**** Data listing
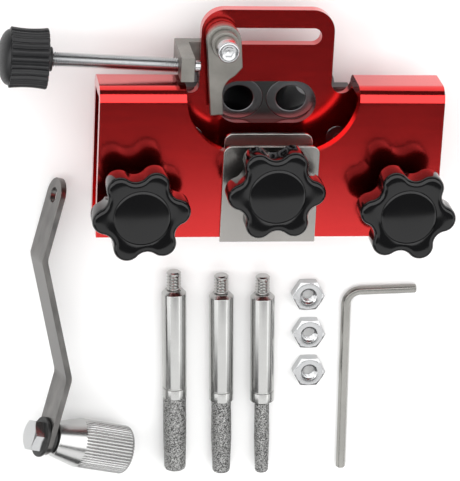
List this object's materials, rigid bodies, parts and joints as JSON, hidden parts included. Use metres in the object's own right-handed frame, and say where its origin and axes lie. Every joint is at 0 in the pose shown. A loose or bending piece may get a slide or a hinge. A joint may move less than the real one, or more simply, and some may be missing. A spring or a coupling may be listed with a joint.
{
  "type": "saw chain grinding jig",
  "caption": "Red bent-sheet jig with star clamp knobs, a swinging chain stop and two splayed guide bores, with a hand crank, grinding tools, nuts and a hex key.",
  "frame": {"origin": "middle of the guide block's rear face, on which the jig lies", "axes": "+X along the frame's width to the right, +Y up the frame's height, +Z out of its front"},
  "size_m": [0.1481, 0.1752, 0.0535],
  "materials": {
    "red_anodised": "brushed, red anodised",
    "block_steel": "blackened, satin",
    "guide_steel": "blackened, satin",
    "stainless": "brushed",
    "blasted_steel": "fine blasted",
    "zinc_steel": "bright zinc plated",
    "ribbed_plastic": "satin moulded",
    "knob_plastic": "polished",
    "crank_steel": "pickled mill finish",
    "black_washer": "matt",
    "handle_aluminium": "turned, straight knurled",
    "ground_steel": "ground and polished",
    "diamond_grit": "coarse electroplated grit",
    "key_steel": "nickel plated"
  },
  "bodies": {
    "jig": {"frame": "red_anodised", "guide_block": "block_steel", "guide_tube_left": "guide_steel", "guide_tube_right": "guide_steel", "block_screws": "zinc_steel", "saddle_plate": "stainless"},
    "stop_bracket": {"stop_bracket": "blasted_steel", "pawl_bush": "blasted_steel", "pawl_screw": "zinc_steel"},
    "stop_pawl": {"stop_pawl": "blasted_steel"},
    "adjuster_screw": {"adjuster_screw": "zinc_steel"},
    "adjuster_knob": {"adjuster_knob": "ribbed_plastic"},
    "left_stud": {"left_stud": "zinc_steel"},
    "left_knob": {"left_knob": "knob_plastic", "left_knob_cap": "knob_plastic"},
    "middle_stud": {"middle_stud": "zinc_steel"},
    "middle_knob": {"middle_knob": "knob_plastic", "middle_knob_cap": "knob_plastic"},
    "right_stud": {"right_stud": "zinc_steel"},
    "right_knob": {"right_knob": "knob_plastic", "right_knob_cap": "knob_plastic"},
    "crank": {"crank_arm": "crank_steel", "crank_bolt": "zinc_steel", "crank_disc": "black_washer", "crank_spacer": "black_washer", "handle_nut": "zinc_steel"},
    "crank_handle": {"crank_handle": "handle_aluminium"},
    "large_tool": {"large_tool": "ground_steel", "large_grit": "diamond_grit"},
    "medium_tool": {"medium_tool": "ground_steel", "medium_grit": "diamond_grit"},
    "small_tool": {"small_tool": "ground_steel", "small_grit": "diamond_grit"},
    "top_nut": {"top_nut": "zinc_steel"},
    "middle_nut": {"middle_nut": "zinc_steel"},
    "bottom_nut": {"bottom_nut": "zinc_steel"},
    "hex_key": {"hex_key": "key_steel"}
  },
  "joints": [
    {"name": "stop_slide", "type": "slide", "parent": "jig", "child": "stop_bracket", "axis": [1, 0, 0], "range_m": [0, 0.003]},
    {"name": "pawl_swing", "type": "hinge", "parent": "stop_bracket", "child": "stop_pawl", "pos_m": [-0.0158, 0.028, 0.0251], "axis": [0, 0, 1], "range_deg": [0, 95]},
    {"name": "adjuster_travel", "type": "slide", "parent": "stop_bracket", "child": "adjuster_screw", "axis": [0.999, -0.0454, 0], "range_m": [-0.004, 0.0012]},
    {"name": "adjuster_turn", "type": "hinge", "parent": "adjuster_screw", "child": "adjuster_knob", "pos_m": [-0.07754, 0.02109, 0.0227], "axis": [0.999, -0.0454, 0], "range_deg": [-1800, 540]},
    {"name": "left_clamp_travel", "type": "slide", "parent": "jig", "child": "left_stud", "axis": [0, 0, -1], "range_m": [-0.003, 0.005]},
    {"name": "left_knob_turn", "type": "hinge", "parent": "left_stud", "child": "left_knob", "pos_m": [-0.0435, -0.0227, 0.048], "axis": [0, 0, -1], "range_deg": [-1080, 1800]},
    {"name": "middle_clamp_travel", "type": "slide", "parent": "jig", "child": "middle_stud", "axis": [0, 0, -1], "range_m": [-0.0035, 0]},
    {"name": "middle_knob_turn", "type": "hinge", "parent": "middle_stud", "child": "middle_knob", "pos_m": [0, -0.0155, 0.048], "axis": [0, 0, -1], "range_deg": [-1260, 0]},
    {"name": "right_clamp_travel", "type": "slide", "parent": "jig", "child": "right_stud", "axis": [0, 0, -1], "range_m": [-0.003, 0.005]},
    {"name": "right_knob_turn", "type": "hinge", "parent": "right_stud", "child": "right_knob", "pos_m": [0.0435, -0.0227, 0.048], "axis": [0, 0, -1], "range_deg": [-1080, 1800]},
    {"name": "crank_lift", "type": "slide", "parent": "jig", "child": "crank", "axis": [0, 0, 1], "range_m": [0, 0.08]},
    {"name": "handle_spin", "type": "hinge", "parent": "crank", "child": "crank_handle", "pos_m": [-0.0557, -0.12235, 0.01211], "axis": [0.9269, -0.2899, -0.2386], "continuous": true},
    {"name": "large_tool_lift", "type": "slide", "parent": "jig", "child": "large_tool", "axis": [0, 0, 1], "range_m": [0, 0.08]},
    {"name": "medium_tool_lift", "type": "slide", "parent": "jig", "child": "medium_tool", "axis": [0, 0, 1], "range_m": [0, 0.08]},
    {"name": "small_tool_lift", "type": "slide", "parent": "jig", "child": "small_tool", "axis": [0, 0, 1], "range_m": [0, 0.08]},
    {"name": "top_nut_lift", "type": "slide", "parent": "jig", "child": "top_nut", "axis": [0, 0, 1], "range_m": [0, 0.08]},
    {"name": "middle_nut_lift", "type": "slide", "parent": "jig", "child": "middle_nut", "axis": [0, 0, 1], "range_m": [0, 0.08]},
    {"name": "bottom_nut_lift", "type": "slide", "parent": "jig", "child": "bottom_nut", "axis": [0, 0, 1], "range_m": [0, 0.08]},
    {"name": "hex_key_lift", "type": "slide", "parent": "jig", "child": "hex_key", "axis": [0, 0, 1], "range_m": [0, 0.08]}
  ],
  "couplings": [
    {"joint": "adjuster_travel", "follows": "adjuster_turn", "m_per_rad": 0.00012732},
    {"joint": "left_clamp_travel", "follows": "left_knob_turn", "m_per_rad": 0.00015915},
    {"joint": "middle_clamp_travel", "follows": "middle_knob_turn", "m_per_rad": 0.00015915},
    {"joint": "right_clamp_travel", "follows": "right_knob_turn", "m_per_rad": 0.00015915}
  ]
}
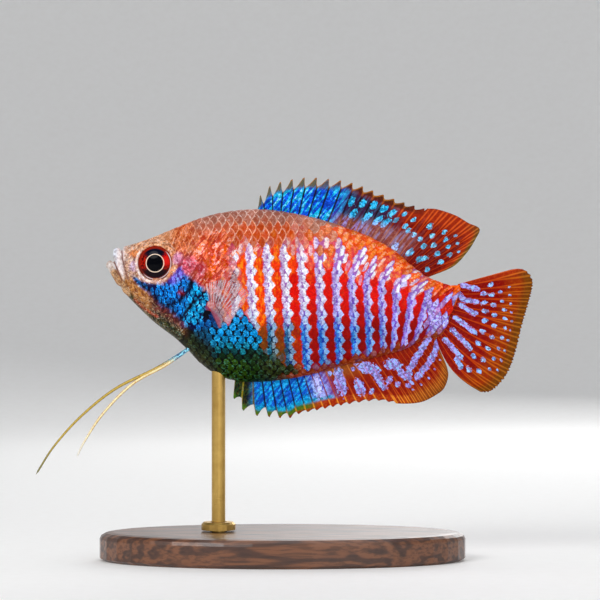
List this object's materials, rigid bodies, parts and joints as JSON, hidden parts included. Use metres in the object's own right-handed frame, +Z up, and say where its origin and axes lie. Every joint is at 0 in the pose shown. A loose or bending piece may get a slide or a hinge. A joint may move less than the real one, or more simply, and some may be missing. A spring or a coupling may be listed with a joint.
{
  "type": "dwarf gourami model",
  "caption": "Life-size still model of a male dwarf gourami with spread fins and long breast feelers, held over an oval base by a slim rod.",
  "frame": {"origin": "centre of the underside of the stand's base, on the shelf it stands on", "axes": "+Z up; the fish faces -X and its left side faces -Y"},
  "size_m": [0.0878, 0.036, 0.0673],
  "materials": {
    "scaly_skin": "wet scales, red and pale blue bars, satin gloss",
    "head_skin": "smooth mottled orange and tan skin, satin gloss",
    "gill_plate": "electric blue scales, glossy",
    "lip_skin": "pale grey-pink skin, satin",
    "eye": "clear high gloss over a red and black iris",
    "back_fin": "ribbed fin skin, blue in front and red behind",
    "belly_fin": "ribbed fin skin, red-orange with blue bars",
    "tail_fin": "ribbed fin skin, dark red with pale blue spots",
    "side_fin": "clear fin skin between fine pale rays",
    "feeler": "smooth orange-gold thread, blue-white at the root",
    "stand_wood": "dark walnut, satin varnish",
    "stand_brass": "satin turned brass"
  },
  "bodies": {
    "root": {"head": "head_skin", "jaw_upper": "lip_skin", "jaw_lower": "lip_skin", "gill_cover_left": "gill_plate", "gill_cover_right": "gill_plate", "eye_left": "eye", "eye_right": "eye", "trunk": "scaly_skin", "tail_stalk": "scaly_skin", "dorsal_fin": "back_fin", "anal_fin": "belly_fin", "caudal_fin": "tail_fin", "pectoral_fin_left": "side_fin", "pectoral_fin_right": "side_fin", "pelvic_feeler_left": "feeler", "pelvic_feeler_right": "feeler", "stand_base": "stand_wood", "stand_rod": "stand_brass", "stand_collar": "stand_brass"}
  },
  "joints": []
}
********
• Short problem
Quote, word for word, every line starting at the one that contains "right-handed frame, +Z" and ending with the final line of the entries.

• Solved exercise
List this object's materials, rigid bodies, parts and joints as JSON, hidden parts included. Use metres in the object's own right-handed frame, +Z up, and say where its origin and axes lie. Every joint is at 0 in the pose shown. A loose or bending piece may get a slide or a hinge. A joint may move less than the real one, or more simply, and some may be missing. A spring or a coupling may be listed with a joint.
{
  "type": "dwarf gourami model",
  "caption": "Life-size still model of a male dwarf gourami with spread fins and long breast feelers, held over an oval base by a slim rod.",
  "frame": {"origin": "centre of the underside of the stand's base, on the shelf it stands on", "axes": "+Z up; the fish faces -X and its left side faces -Y"},
  "size_m": [0.0878, 0.036, 0.0673],
  "materials": {
    "scaly_skin": "wet scales, red and pale blue bars, satin gloss",
    "head_skin": "smooth mottled orange and tan skin, satin gloss",
    "gill_plate": "electric blue scales, glossy",
    "lip_skin": "pale grey-pink skin, satin",
    "eye": "clear high gloss over a red and black iris",
    "back_fin": "ribbed fin skin, blue in front and red behind",
    "belly_fin": "ribbed fin skin, red-orange with blue bars",
    "tail_fin": "ribbed fin skin, dark red with pale blue spots",
    "side_fin": "clear fin skin between fine pale rays",
    "feeler": "smooth orange-gold thread, blue-white at the root",
    "stand_wood": "dark walnut, satin varnish",
    "stand_brass": "satin turned brass"
  },
  "bodies": {
    "root": {"head": "head_skin", "jaw_upper": "lip_skin", "jaw_lower": "lip_skin", "gill_cover_left": "gill_plate", "gill_cover_right": "gill_plate", "eye_left": "eye", "eye_right": "eye", "trunk": "scaly_skin", "tail_stalk": "scaly_skin", "dorsal_fin": "back_fin", "anal_fin": "belly_fin", "caudal_fin": "tail_fin", "pectoral_fin_left": "side_fin", "pectoral_fin_right": "side_fin", "pelvic_feeler_left": "feeler", "pelvic_feeler_right": "feeler", "stand_base": "stand_wood", "stand_rod": "stand_brass", "stand_collar": "stand_brass"}
  },
  "joints": []
}